Note that, at this point in time, there is a bug that occurs with Translation files. Essentially, it is OK for the client to ask for a translation file that does not exist but when it does so and the file is not found, apt-cacher returns an error code that is incorrect. It doesn't appear to cause any real problems (and there is a fix in the works) but you will notice the errors on your repository cache client machines. You may be tempted to try and fix it by altering the index_files_regexp (in the apt-cacher configuration file) but don't bother. Its a bug in apt-cacher so you won't be able to do so.

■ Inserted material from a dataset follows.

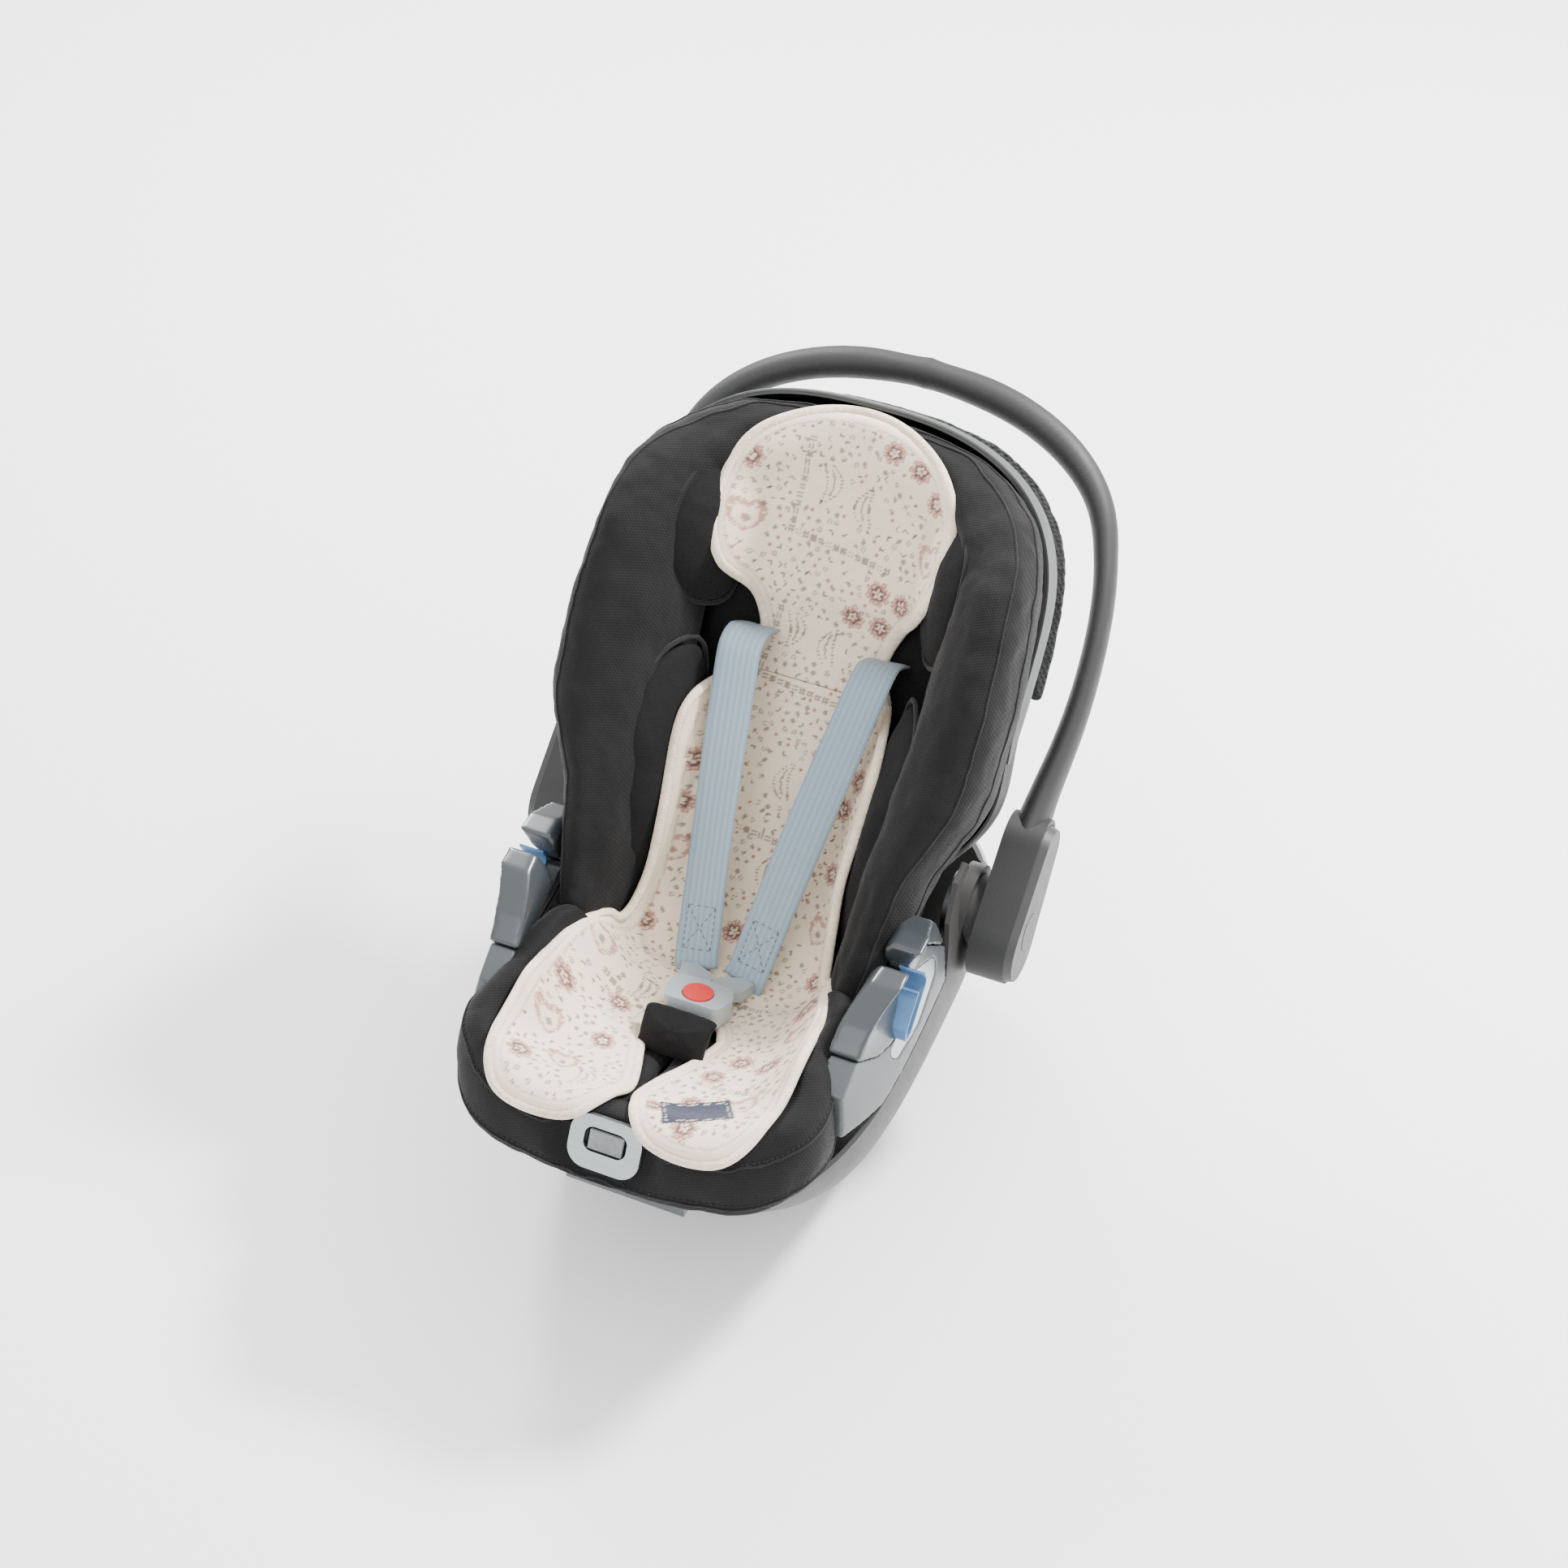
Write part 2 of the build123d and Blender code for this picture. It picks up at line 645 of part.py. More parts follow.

We never could understand the reasoning behind this, but, when you install apt-cacher, it is installed deactivated. The startup script is put in the proper place in /etc/init.d and symlinks added for the right run levels. None the less, you still need to activate it manually:

/etc/default/apt-cacher:

     AUTOSTART=1

Once you've done this, you can restart apt-cacher:

     sudo /etc/init.d/apt-cacher restart

The next time you boot the system, it should come up all on its own.

After apt-cacher is successfully set up and running, its time to update all of the repository cache clients so that they will use the local cache instead of the WAN-based repositories. This is done by editing their source list so that it points to the local repository cache. And, the first candidate for this treatment might as well be the machine where the repository cache actually resides so that any packages that it requests will prime the cache.

If the sample sources list, that was shown above, is altered to use the local repository cache, it should now be changed to look something like this:

/etc/apt/sources.list:

     deb http://myrepository:3142/ubuntu jaunty \
         main restricted universe multiverse
     deb http://myrepository:3142/ubuntu jaunty-updates \
         main restricted universe multiverse
     deb http://myrepository:3142/security jaunty-security \
         main restricted universe multiverse
     deb http://myrepository:3142/canonical jaunty partner
     deb-src http://myrepository:3142/ubuntu jaunty-updates \
         main restricted universe multiverse
     deb-src http://myrepository:3142/ubuntu jaunty \
         main restricted universe multiverse
     deb-src http://myrepository:3142/security jaunty-security \
         main restricted universe multiverse
     deb-src http://myrepository:3142/canonical jaunty partner

Go through the configuration files on all of the client machines and update them in a similar fashion. Once that is done, you should be able to apply updates to them, via the local repository cache, in your usual fashion.

If you set up apt-cacher after you've already applied packages to the machine that has the repository cache on it, it is possible that it already has those package files cached in its local repository. If you wish, you can import them to the apt-cacher repository, where they will be available to everyone. One of the ancilliary scripts installed in the /usr/share/apt-cacher directory, that was created when you installed apt-cacher, is apt-cacher-import.pl, which handles this task.

In a misguided attempt at security, the writer of the script forces it to run as the user/group set in /etc/apt-cacher/apt-cacher.conf. Unfortunately, this prevents it from doing anything useful with the local repository (it wants to move all of the packages that it finds from the local repository to the cache), since all of the files in the local repository are owned by whoever installed them (typically root).

Once could change the user/group in /etc/apt-cacher/apt-cacher.conf to root/root temporarily, we suppose, but this defeats the purpose of using a separate user for the cache. If you'd like to keep the separate user/group (www-data, by default) for the cache files, just comment out the code at about line 75 that reads:

     setup_ownership($cfg);

Change it to read:

     # setup_ownership($cfg);

People go way too far overboard with security. If the guy is running as super user, he should be able to do whatever he wants. Peeling his permissions back to something less ain't going to cut it. He's just going to edit your stupid code and do what he wants. Think about that....

Anyway, once you've fixed the code, to import the package files from the system's local repository (/var/cache/apt/archives) to the apt-cacher repository, run:

     sudo /usr/share/apt-cacher/apt-cacher-import.pl /var/cache/apt/archives

The apt-cacher directory (/var/cache/apt-cacher/packages) should now be filled up with all of the packages that were in the apt local repository. At the same time, the local repository should now be empty, since apt-cacher-import.pl moves the packages that it finds to the repository cache.

If you left the directive generate_reports set to 1 in the apt-cacher config file, apt-cacher will generate a report on cache usage every day. You can view the report by pointing your Web browser at the URL:

     http://myrepository:3142/report

Where "myrepository" is the name of the machine that runs apt-cacher.

If you need to regenerate the report at any time other than when it is normally done, run:

     sudo /usr/share/apt-cacher/apt-cacher-report.pl